Work instructions:
Everything in the listing should be restated word for word.
───
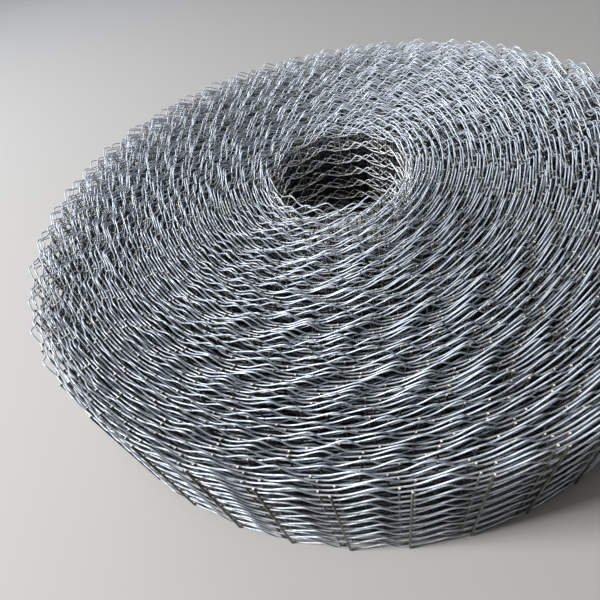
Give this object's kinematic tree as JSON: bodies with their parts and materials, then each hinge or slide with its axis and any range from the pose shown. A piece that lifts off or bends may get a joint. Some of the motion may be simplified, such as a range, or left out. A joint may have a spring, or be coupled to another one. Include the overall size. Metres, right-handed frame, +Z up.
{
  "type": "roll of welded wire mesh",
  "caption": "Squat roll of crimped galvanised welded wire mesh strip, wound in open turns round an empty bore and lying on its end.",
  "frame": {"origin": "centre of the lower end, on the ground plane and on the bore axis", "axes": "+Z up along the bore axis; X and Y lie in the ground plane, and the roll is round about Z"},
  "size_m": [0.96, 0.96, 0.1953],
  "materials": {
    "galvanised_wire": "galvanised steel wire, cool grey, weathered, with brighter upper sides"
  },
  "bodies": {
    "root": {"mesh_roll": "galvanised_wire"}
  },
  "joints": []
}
───
Output of the task:
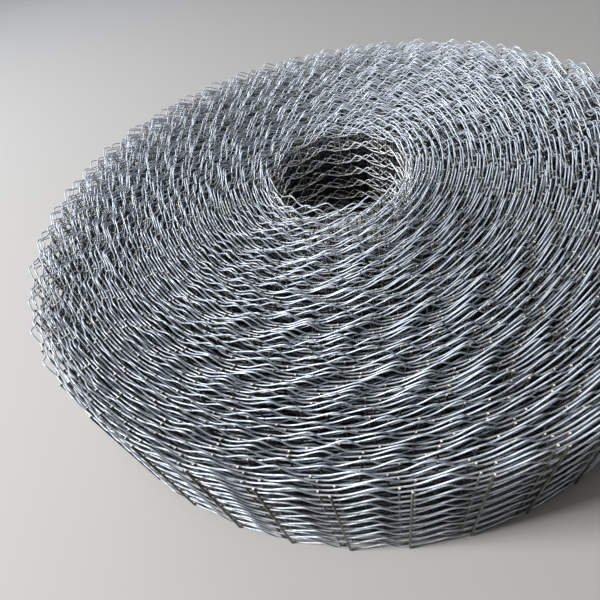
Give this object's kinematic tree as JSON: bodies with their parts and materials, then each hinge or slide with its axis and any range from the pose shown. A piece that lifts off or bends may get a joint. Some of the motion may be simplified, such as a range, or left out. A joint may have a spring, or be coupled to another one. Include the overall size. Metres, right-handed frame, +Z up.
{
  "type": "roll of welded wire mesh",
  "caption": "Squat roll of crimped galvanised welded wire mesh strip, wound in open turns round an empty bore and lying on its end.",
  "frame": {"origin": "centre of the lower end, on the ground plane and on the bore axis", "axes": "+Z up along the bore axis; X and Y lie in the ground plane, and the roll is round about Z"},
  "size_m": [0.96, 0.96, 0.1953],
  "materials": {
    "galvanised_wire": "galvanised steel wire, cool grey, weathered, with brighter upper sides"
  },
  "bodies": {
    "root": {"mesh_roll": "galvanised_wire"}
  },
  "joints": []
}